电磁-温度-应力耦合作用下新型复合式磁力耦合器三维漏磁机理研究

Aiming at the problems of heavy load, severe wear and serious pollution in harsh coal mine environment, a new type of composite magnetic coupler with cutting the magnetic induction line through the axis and the radial conductor is proposed, which could achieve the increase of magnetic force. Focus on the interaction region of the axis and radial magnetic field of the composite magnetic coupler, the dynamic characteristics and three-dimensional magnetic leakage mechanism of the composite magnetic coupler under the action of electromagnetic-temperature-stress are studied by means of theoretical analysis, numerical simulation and experiment. The air gap magnetic field model of the composite magnetic coupler is established by using the equivalent magnetic circuit method, then the quantitative rules of the parameters and dynamic characteristics of the composite magnetic coupler are pursued. A three-dimensional electromagnetic-temperature-stress coupling model is constructed to realize real-time and accurate coupling between heat loss and temperature field stress field, then the variation of temperature stress with time and spatial distribution characteristics of components are obtained. Based on the region integral method, the permeability of the magnetic leakage loop in the interaction region of the axial and radial magnetic fields is analyzed, and the three-dimensional magnetic leakage mechanism under the electromagnetic-temperature-stress coupling is revealed. Finally, the small prototype is trial-produced for the transmission test of the composite magnetic coupler under electromagnetic-temperature-stress coupling, which could correct the prototype and provide the scientific basis for energy-saving transmission of mechanical system with severe wear and frequent overload in harsh environment of coal mine.

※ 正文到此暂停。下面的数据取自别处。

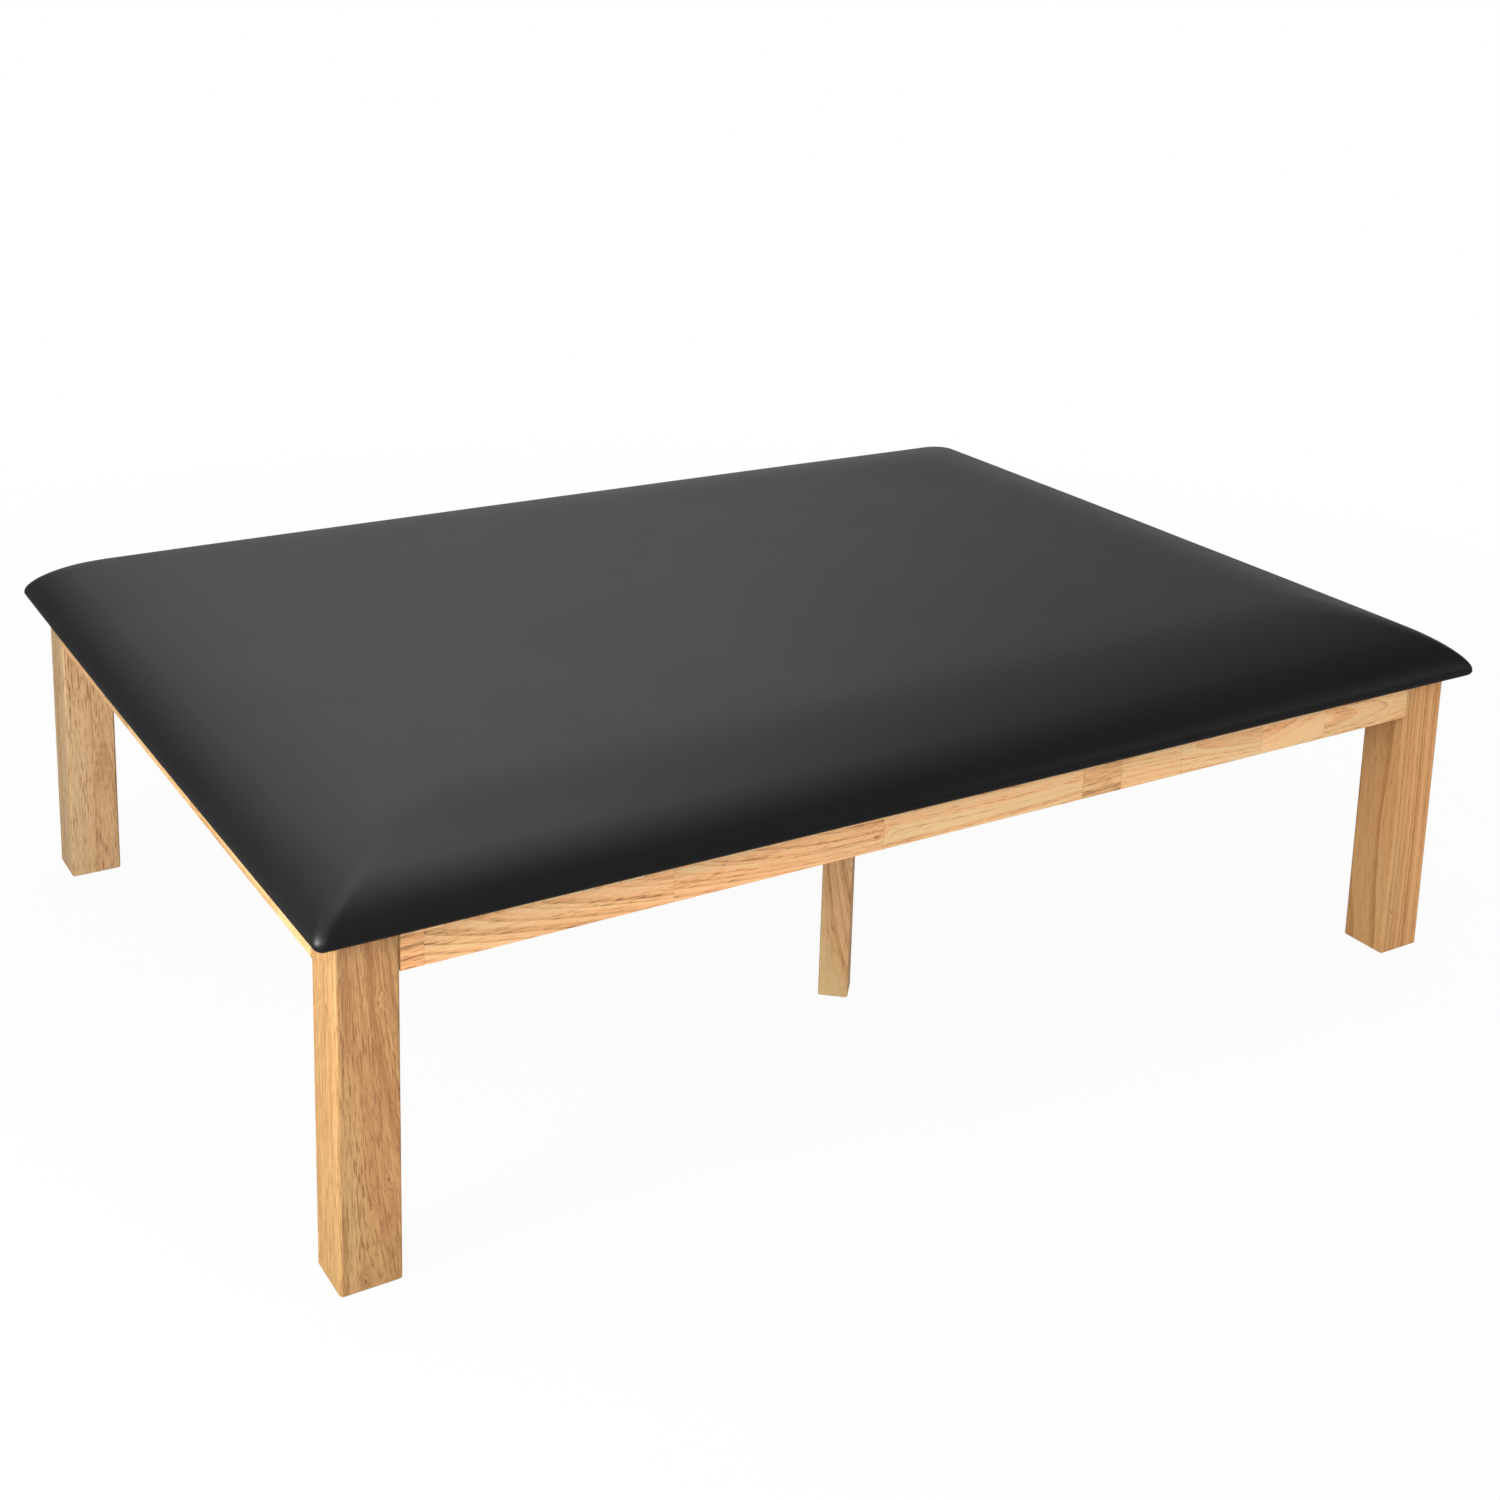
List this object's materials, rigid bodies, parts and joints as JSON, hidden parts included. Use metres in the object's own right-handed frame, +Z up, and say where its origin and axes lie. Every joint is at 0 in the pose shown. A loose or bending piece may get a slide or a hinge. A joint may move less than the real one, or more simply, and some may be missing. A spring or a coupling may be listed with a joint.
{
  "type": "massage table",
  "caption": "Low wide massage and mat table: a padded vinyl deck on a hardwood frame with corner legs and screw-in middle legs.",
  "frame": {"origin": "on the floor under the middle of the table", "axes": "+X along the table's length, to the right as seen from the front, which faces -Y; +Z up"},
  "size_m": [2.1354, 1.5674, 0.6275],
  "materials": {
    "hardwood": "light tan hardwood under a clear satin lacquer",
    "plywood": "bare plywood",
    "black_vinyl": "smooth black upholstery vinyl with a soft sheen",
    "firm_foam": "firm grey bonded foam",
    "soft_foam": "soft cream foam",
    "zinc_steel": "bright zinc plate"
  },
  "bodies": {
    "table": {"vinyl_cover": "black_vinyl", "foam_top": "soft_foam", "foam_base": "firm_foam", "deck_panel_left": "plywood", "deck_panel_right": "plywood", "front_rail": "hardwood", "back_rail": "hardwood", "left_rail": "hardwood", "right_rail": "hardwood", "center_beam": "hardwood", "joist_left": "hardwood", "joist_right": "hardwood", "leg_front_left": "hardwood", "leg_front_right": "hardwood", "leg_back_right": "hardwood", "leg_back_left": "hardwood", "corner_brace_front_left": "hardwood", "corner_brace_front_right": "hardwood", "corner_brace_back_right": "hardwood", "corner_brace_back_left": "hardwood", "hanger_bolt_front_left_lower": "zinc_steel", "hanger_bolt_front_left_upper": "zinc_steel", "hanger_bolt_front_right_lower": "zinc_steel", "hanger_bolt_front_right_upper": "zinc_steel", "hanger_bolt_back_right_lower": "zinc_steel", "hanger_bolt_back_right_upper": "zinc_steel", "hanger_bolt_back_left_lower": "zinc_steel", "hanger_bolt_back_left_upper": "zinc_steel", "flange_nut_front_left_lower": "zinc_steel", "flange_nut_front_left_upper": "zinc_steel", "flange_nut_front_right_lower": "zinc_steel", "flange_nut_front_right_upper": "zinc_steel", "flange_nut_back_right_lower": "zinc_steel", "flange_nut_back_right_upper": "zinc_steel", "flange_nut_back_left_lower": "zinc_steel", "flange_nut_back_left_upper": "zinc_steel", "mid_leg_front_insert": "zinc_steel", "mid_leg_back_insert": "zinc_steel", "deck_bracket_front_left": "zinc_steel", "deck_bracket_front_right": "zinc_steel", "deck_bracket_back_left": "zinc_steel", "deck_bracket_back_right": "zinc_steel", "deck_bracket_left": "zinc_steel", "deck_bracket_right": "zinc_steel", "beam_bracket_front_left": "zinc_steel", "beam_bracket_front_right": "zinc_steel", "beam_bracket_back_left": "zinc_steel", "beam_bracket_back_right": "zinc_steel", "joist_bracket_front_left": "zinc_steel", "joist_bracket_front_right": "zinc_steel", "joist_bracket_back_left": "zinc_steel", "joist_bracket_back_right": "zinc_steel"},
    "mid_leg_front": {"mid_leg_front": "hardwood", "mid_leg_front_bolt": "zinc_steel"},
    "mid_leg_back": {"mid_leg_back": "hardwood", "mid_leg_back_bolt": "zinc_steel"}
  },
  "joints": [
    {"name": "mid_leg_front_screw", "type": "hinge", "parent": "table", "child": "mid_leg_front", "pos_m": [0, -0.37495, 0.45], "axis": [0, 0, -1], "range_deg": [0, 240]},
    {"name": "mid_leg_back_screw", "type": "hinge", "parent": "table", "child": "mid_leg_back", "pos_m": [0, 0.37495, 0.45], "axis": [0, 0, -1], "range_deg": [0, 240]}
  ]
}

针对重载启动、磨损剧烈、污染严重等煤矿环境下机械系统的传动节能问题，提出了一种新型的复合式磁力耦合器，可通过轴、径向导体同时切割磁感应线实现磁场力的增大。针对复合式磁力耦合器轴、径向磁场的交互区域，以理论分析、数值模拟及试验为主要研究手段，研究电磁-温度-应力作用下复合式磁力耦合器的动态特性以及三维漏磁机理。采用等效磁路法，建立复合式磁力耦合器的气隙磁场模型，探求复合式磁力耦合器参数与动态特性的量化规律；构建三维电磁-温度-应力耦合模型，实现热源损耗与温度场应力场实时精确耦合，得出各部件温度应力随时间的变化，以及空间分布特性；基于区域积分法，分析轴、径向磁场的交互区域漏磁回路的磁导，揭示电磁-温度-应力耦合作用下的三维漏磁机理；试制小型样机，开展电磁-温度-应力耦合作用下复合式磁力耦合器的传动试验并修正样机，为煤矿恶劣环境下磨损严重与经常性过载工作的机械系统节能传动提供科学依据。

紧密联系煤矿工程需求，开展电磁-温度-应力耦合作用下复合式磁力耦合器的结构设计以及三维漏磁机理研究。主要研究工作与结论如下：.1）考虑漏磁效应，建立了复合式磁力耦合器等效磁路网络模型，由此得到了漏磁系数的计算公式；采用三维有限元法仿真复合式磁力耦合器的漏磁系数，并将其与漏磁系数的计算值相比较，平均误差仅为8.7%；分析了四个漏磁参数α、β、γ及η在总漏磁中所占权重，结果显示：相较于复合漏磁α，其余三个漏磁数值较小；漏磁系数计算值、三维有限元分析值与试验值之间吻合较好；与忽略气隙漏磁效应的情况相比，考虑气隙漏磁分析计算后的复合式磁力耦合器输出转矩值与试验值更接近，计算值更精确。.2）根据新型复合式磁力耦合器的结构特点，应用化“场”为“路”的方法，建立了气隙磁场的计算公式；基于电流叠加性，将电流折算到铜导体表面，并沿圆周方向对感生电动势进行积分，建立了空间磁场的输出转矩模型。当转差率相同时，理论值、仿真值及试验值三者之间的差距小于10%；在同等体积条件下，相较于普通双盘式磁力耦合器，复合式磁力耦合器传递的扭矩增大了30.7%；与配备相同容量异步电机的矿山机械相比，配备复合式磁力耦合器的矿山机械的线性工作区域较宽，机械特性较软，因此过载保护能力更强。.3）针对复合式磁力耦合器在三维磁场仿真中忽略了涡流热量对输出转矩计算的影响，提出了一种基于永磁磁场-温度耦合场的三维有限元分析方法，分析涡流热量对铜导体与永磁体性能的影响，将涡流产生的热功率作为热源载荷依次导入Transient Thermal模块的温度场，再将温度场的仿真结果修正复合式磁力耦合器的性能参数。研究结果显示，计算值与试验值之间吻合较好，应用永磁磁场-温度场耦合分析方法能够准确地分析复合式磁力耦合器温度分布。